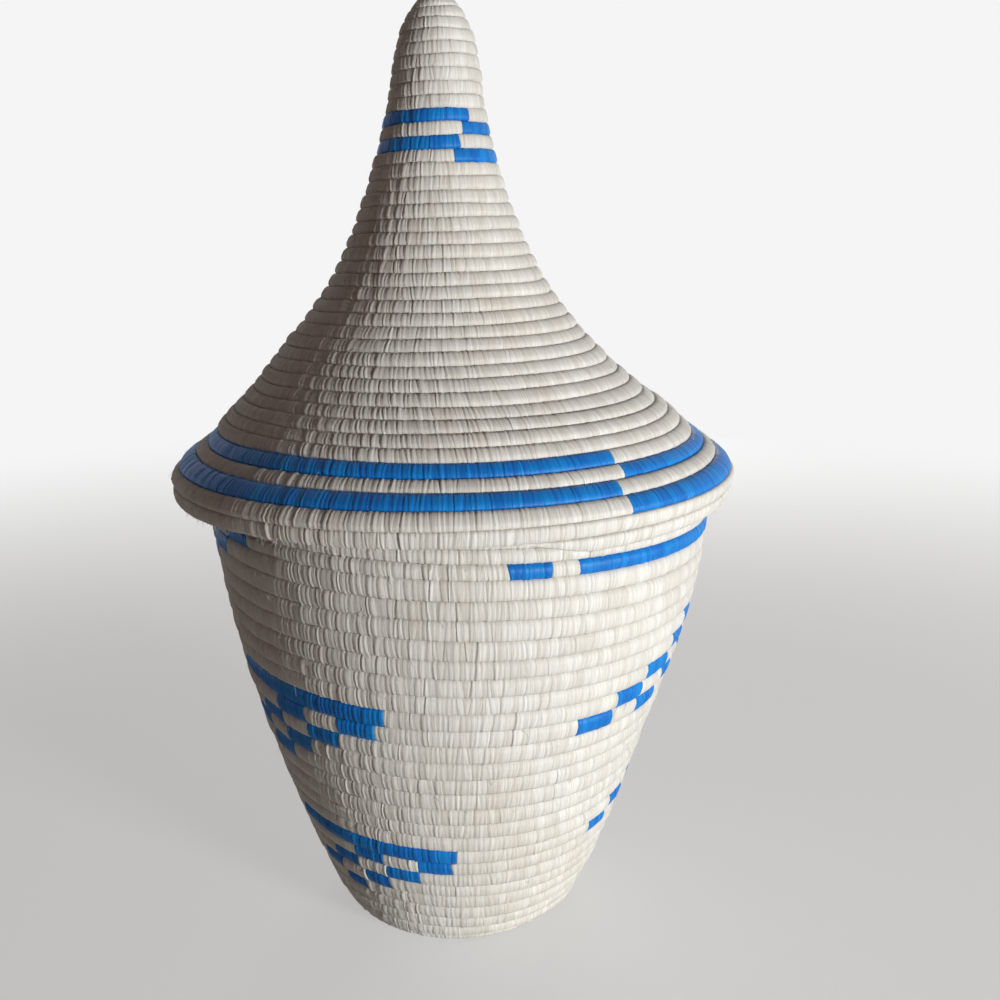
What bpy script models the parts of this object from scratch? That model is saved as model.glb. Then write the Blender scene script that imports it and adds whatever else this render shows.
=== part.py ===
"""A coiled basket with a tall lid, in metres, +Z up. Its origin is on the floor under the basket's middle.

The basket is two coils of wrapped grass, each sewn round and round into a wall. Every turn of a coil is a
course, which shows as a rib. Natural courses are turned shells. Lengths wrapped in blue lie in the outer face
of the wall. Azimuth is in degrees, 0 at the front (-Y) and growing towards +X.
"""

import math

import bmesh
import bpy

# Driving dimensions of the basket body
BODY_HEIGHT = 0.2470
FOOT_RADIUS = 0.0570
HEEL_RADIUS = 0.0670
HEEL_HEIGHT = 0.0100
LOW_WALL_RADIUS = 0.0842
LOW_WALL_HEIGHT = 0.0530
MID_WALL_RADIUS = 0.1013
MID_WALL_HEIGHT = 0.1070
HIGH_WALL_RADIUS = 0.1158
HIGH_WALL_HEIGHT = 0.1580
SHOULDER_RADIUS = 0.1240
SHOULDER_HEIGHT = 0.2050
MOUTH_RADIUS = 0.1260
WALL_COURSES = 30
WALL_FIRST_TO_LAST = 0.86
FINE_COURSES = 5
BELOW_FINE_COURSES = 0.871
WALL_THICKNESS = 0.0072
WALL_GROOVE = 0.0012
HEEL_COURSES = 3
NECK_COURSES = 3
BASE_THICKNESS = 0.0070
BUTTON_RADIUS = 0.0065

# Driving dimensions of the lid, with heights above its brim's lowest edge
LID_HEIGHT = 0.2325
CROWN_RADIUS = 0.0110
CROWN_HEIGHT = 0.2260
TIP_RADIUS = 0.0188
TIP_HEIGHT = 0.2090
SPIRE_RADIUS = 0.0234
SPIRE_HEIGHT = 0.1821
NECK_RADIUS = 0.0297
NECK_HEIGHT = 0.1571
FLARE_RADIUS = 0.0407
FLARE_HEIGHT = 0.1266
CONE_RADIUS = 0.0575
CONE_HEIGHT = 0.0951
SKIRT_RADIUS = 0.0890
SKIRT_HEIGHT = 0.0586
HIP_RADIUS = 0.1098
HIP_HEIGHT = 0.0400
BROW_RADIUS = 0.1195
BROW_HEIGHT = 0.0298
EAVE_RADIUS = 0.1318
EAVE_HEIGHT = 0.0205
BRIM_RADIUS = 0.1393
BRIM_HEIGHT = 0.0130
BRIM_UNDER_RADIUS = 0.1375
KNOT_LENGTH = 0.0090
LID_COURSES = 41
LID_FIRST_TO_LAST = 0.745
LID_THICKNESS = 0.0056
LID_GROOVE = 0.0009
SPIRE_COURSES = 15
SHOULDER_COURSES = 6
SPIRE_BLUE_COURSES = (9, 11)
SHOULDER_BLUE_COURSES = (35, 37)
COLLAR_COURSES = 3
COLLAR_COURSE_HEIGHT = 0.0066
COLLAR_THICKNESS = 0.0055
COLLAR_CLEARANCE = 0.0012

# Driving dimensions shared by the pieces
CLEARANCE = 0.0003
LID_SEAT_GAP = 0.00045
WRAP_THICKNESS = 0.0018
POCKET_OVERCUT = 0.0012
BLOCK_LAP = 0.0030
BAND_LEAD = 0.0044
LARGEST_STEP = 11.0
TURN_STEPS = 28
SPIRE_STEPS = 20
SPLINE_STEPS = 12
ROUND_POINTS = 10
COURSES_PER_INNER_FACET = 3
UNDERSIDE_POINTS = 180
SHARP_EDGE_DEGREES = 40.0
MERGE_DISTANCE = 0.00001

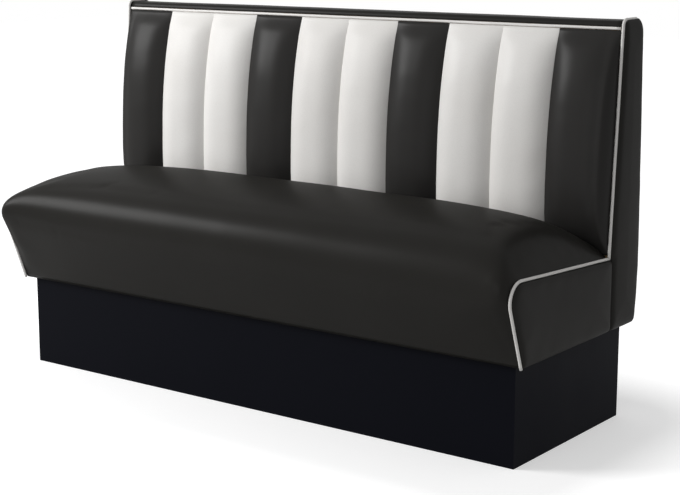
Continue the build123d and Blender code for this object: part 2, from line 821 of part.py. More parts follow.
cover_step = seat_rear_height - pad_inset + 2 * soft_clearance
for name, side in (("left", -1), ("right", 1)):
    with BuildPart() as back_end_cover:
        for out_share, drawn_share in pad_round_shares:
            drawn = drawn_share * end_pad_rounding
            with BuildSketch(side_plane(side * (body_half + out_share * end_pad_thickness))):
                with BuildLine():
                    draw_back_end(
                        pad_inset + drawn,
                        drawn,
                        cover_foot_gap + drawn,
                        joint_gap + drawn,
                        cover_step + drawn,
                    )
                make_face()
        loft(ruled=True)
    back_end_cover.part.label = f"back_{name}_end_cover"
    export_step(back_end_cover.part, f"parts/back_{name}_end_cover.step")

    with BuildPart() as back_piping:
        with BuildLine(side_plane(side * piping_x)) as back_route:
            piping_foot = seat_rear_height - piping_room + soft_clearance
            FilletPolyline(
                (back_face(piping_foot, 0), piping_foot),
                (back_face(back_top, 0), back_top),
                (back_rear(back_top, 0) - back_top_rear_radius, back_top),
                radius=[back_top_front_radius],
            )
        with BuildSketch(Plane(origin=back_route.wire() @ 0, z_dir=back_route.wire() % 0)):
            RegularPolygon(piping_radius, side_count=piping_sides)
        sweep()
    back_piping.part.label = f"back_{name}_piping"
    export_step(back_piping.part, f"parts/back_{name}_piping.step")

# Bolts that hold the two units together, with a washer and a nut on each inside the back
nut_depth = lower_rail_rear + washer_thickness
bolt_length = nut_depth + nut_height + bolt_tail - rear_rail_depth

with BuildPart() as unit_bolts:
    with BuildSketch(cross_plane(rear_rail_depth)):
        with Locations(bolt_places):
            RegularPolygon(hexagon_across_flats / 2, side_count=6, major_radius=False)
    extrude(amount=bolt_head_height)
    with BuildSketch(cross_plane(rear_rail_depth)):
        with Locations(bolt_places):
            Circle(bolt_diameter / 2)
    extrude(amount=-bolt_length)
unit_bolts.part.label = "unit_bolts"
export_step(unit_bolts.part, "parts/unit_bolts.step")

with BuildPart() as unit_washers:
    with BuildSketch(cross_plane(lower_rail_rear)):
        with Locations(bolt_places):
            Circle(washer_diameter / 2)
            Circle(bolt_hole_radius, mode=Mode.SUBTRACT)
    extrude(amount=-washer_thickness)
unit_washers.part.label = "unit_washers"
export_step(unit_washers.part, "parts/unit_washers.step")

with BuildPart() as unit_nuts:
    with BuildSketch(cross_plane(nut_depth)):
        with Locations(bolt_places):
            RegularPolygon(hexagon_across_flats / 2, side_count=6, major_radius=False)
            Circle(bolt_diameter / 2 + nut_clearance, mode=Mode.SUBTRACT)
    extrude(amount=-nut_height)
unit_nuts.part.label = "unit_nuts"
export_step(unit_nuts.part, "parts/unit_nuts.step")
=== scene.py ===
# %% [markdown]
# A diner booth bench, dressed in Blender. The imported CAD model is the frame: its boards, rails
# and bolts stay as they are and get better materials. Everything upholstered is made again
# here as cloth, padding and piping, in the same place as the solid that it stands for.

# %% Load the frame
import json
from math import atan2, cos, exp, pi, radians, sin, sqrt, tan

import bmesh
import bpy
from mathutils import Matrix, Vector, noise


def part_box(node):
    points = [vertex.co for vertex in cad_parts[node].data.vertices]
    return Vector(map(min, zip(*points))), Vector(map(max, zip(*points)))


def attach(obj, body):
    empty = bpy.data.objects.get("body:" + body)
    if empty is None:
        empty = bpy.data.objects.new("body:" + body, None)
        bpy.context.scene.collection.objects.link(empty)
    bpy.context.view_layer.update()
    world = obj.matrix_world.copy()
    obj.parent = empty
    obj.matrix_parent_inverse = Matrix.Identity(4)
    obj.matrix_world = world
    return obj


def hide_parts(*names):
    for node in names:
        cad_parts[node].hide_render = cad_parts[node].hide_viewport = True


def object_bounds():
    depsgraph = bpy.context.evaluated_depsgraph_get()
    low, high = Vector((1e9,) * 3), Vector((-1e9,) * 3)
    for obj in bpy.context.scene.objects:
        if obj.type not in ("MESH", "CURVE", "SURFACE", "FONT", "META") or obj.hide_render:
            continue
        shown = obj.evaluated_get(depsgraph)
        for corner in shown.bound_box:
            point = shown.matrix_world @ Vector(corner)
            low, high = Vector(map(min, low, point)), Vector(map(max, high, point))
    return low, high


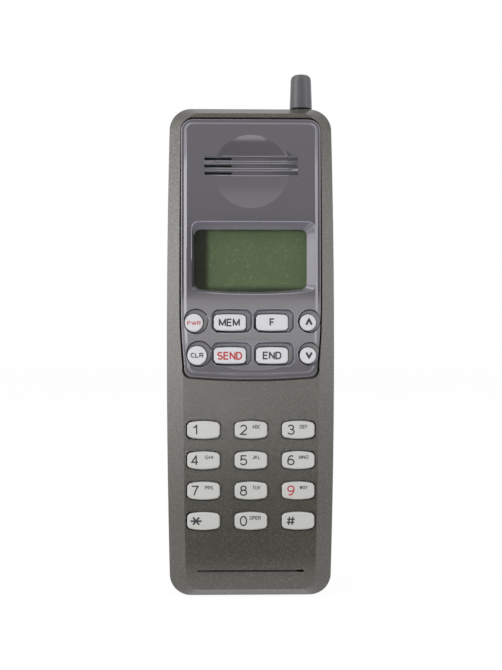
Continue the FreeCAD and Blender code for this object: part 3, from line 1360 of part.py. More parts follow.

━━━━

To be done
Your task is to repeat exactly the lines from the one that contains "Circle(bolt_diameter / 2 +" through the one that contains "point = shown.matrix_world", with both end lines included.

Reply to the exercise
            Circle(bolt_diameter / 2 + nut_clearance, mode=Mode.SUBTRACT)
    extrude(amount=-nut_height)
unit_nuts.part.label = "unit_nuts"
export_step(unit_nuts.part, "parts/unit_nuts.step")
=== scene.py ===
# %% [markdown]
# A diner booth bench, dressed in Blender. The imported CAD model is the frame: its boards, rails
# and bolts stay as they are and get better materials. Everything upholstered is made again
# here as cloth, padding and piping, in the same place as the solid that it stands for.

# %% Load the frame
import json
from math import atan2, cos, exp, pi, radians, sin, sqrt, tan

import bmesh
import bpy
from mathutils import Matrix, Vector, noise


def part_box(node):
    points = [vertex.co for vertex in cad_parts[node].data.vertices]
    return Vector(map(min, zip(*points))), Vector(map(max, zip(*points)))


def attach(obj, body):
    empty = bpy.data.objects.get("body:" + body)
    if empty is None:
        empty = bpy.data.objects.new("body:" + body, None)
        bpy.context.scene.collection.objects.link(empty)
    bpy.context.view_layer.update()
    world = obj.matrix_world.copy()
    obj.parent = empty
    obj.matrix_parent_inverse = Matrix.Identity(4)
    obj.matrix_world = world
    return obj


def hide_parts(*names):
    for node in names:
        cad_parts[node].hide_render = cad_parts[node].hide_viewport = True


def object_bounds():
    depsgraph = bpy.context.evaluated_depsgraph_get()
    low, high = Vector((1e9,) * 3), Vector((-1e9,) * 3)
    for obj in bpy.context.scene.objects:
        if obj.type not in ("MESH", "CURVE", "SURFACE", "FONT", "META") or obj.hide_render:
            continue
        shown = obj.evaluated_get(depsgraph)
        for corner in shown.bound_box:
            point = shown.matrix_world @ Vector(corner)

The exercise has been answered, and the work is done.